No Brasil há uma critica comum de que a Lei do Audiovisual acabou deixando a cargo dos departamentos de marketing das empresas a escolha do projeto cinematográfico a ser apoiado. Na Argentina, é o Estado quem tem o poder de julgar qual projeto é de “interesse especial” e, portanto, contará com benefícios extras do Incaa. Também é ele que decide quais filmes não são de “interesse especial”. No Uruguai, a crítica é que o prêmio Fona (dedicado ao cinema) depende da contribuição dos canais de TV, permanentemente em dívida e, portanto, parceiros pouco confiáveis. Já no Paraguai, o problema é com o Fondec, fundo para as artes, que, além de conceder poucos recursos, é destinado a projetos de todas as áreas artísticas. Um exemplo é o filme “Hamaca Paraguaya”, premiado em Cannes, que custou aproximadamente 620 mil euros, dos quais apenas 14 mil foram concedidos pelo Fondec. Para Mota, “as brechas criadas nas leis e fundos fazem com que o cinema tenha que estar submetido a um sem-fim de variáveis não só oriundas das estruturas político-econômicas de cada país, mas em conseqüência do “modus operandi” da cultura nesses lugares”.

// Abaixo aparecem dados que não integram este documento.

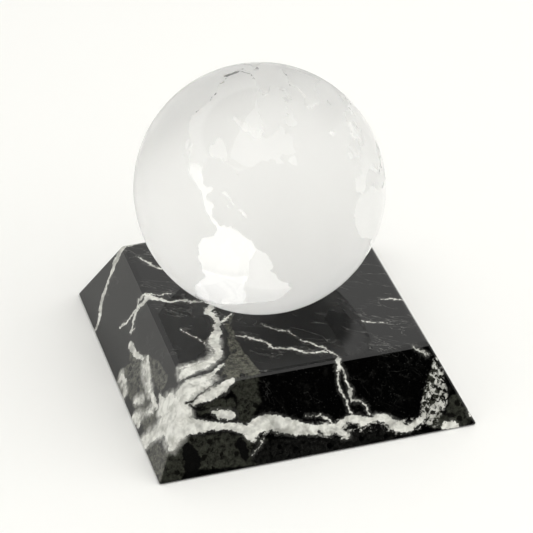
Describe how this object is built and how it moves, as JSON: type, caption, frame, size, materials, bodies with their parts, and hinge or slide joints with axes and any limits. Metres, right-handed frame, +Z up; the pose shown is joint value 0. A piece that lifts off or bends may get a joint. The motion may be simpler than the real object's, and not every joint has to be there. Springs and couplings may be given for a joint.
{
  "type": "paperweight",
  "caption": "Solid glass globe with sand-etched seas and polished land, resting loose on a rubber ring in the seat of a polished black veined-marble base shaped as a low square pyramid.",
  "frame": {"origin": "on the table top, under the middle of the square base", "axes": "+Z up, -Y towards the front face of the base, +X to the right"},
  "size_m": [0.0996, 0.0996, 0.1001],
  "materials": {
    "marble": "polished black marble with white veins and grey-green broken zones",
    "felt": "black wool felt",
    "ring_rubber": "clear soft rubber",
    "glass": "clear glass, sand-etched on the seas and polished on the land"
  },
  "bodies": {
    "base": {"marble_base": "marble", "felt_pad": "felt"},
    "ring": {"seat_ring": "ring_rubber"},
    "globe": {"globe": "glass"}
  },
  "joints": [
    {"name": "globe_turn", "type": "hinge", "parent": "base", "child": "ring", "pos_m": [-0.003, 0.004, 0.0253], "axis": [0, 0, 1], "continuous": true},
    {"name": "globe_lift", "type": "slide", "parent": "ring", "child": "globe", "axis": [0, 0, 1], "range_m": [0, 0.05]}
  ]
}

O diagnóstico que nos mostra o livro “Vizinhos Distantes”, no entanto, indica que a guinada conquistada pelos países da região merece atenção e, óbvio, investimentos. Brasil e Argentina apresentam atualmente média de 10% de ocupação do mercado nacional para produções nacionais. No Uruguai, o filme de maior bilheteria na história do país, “En la Puta Vida”, fez 140 mil espectadores, algo como 5% da população total do país, o que, segundo a autora, é um enorme feito. “Seria como se algum filme brasileiro tivesse público de 9 milhões, por exemplo”, explica. “Há potencial para que se amplie o mercado interno das produções nacionais em seus países de origem, porém não existem estruturas que possibilitem ou estimulem isso”. A tão sonhada integração entre os países latino-americanos, segundo Denise Mota, depende de um maior conhecimento desses problemas e misérias comuns, e da disposição para enfrentá-las com criatividade e iniciativas que, mesmo pequenas, sejam constantes e organizadas.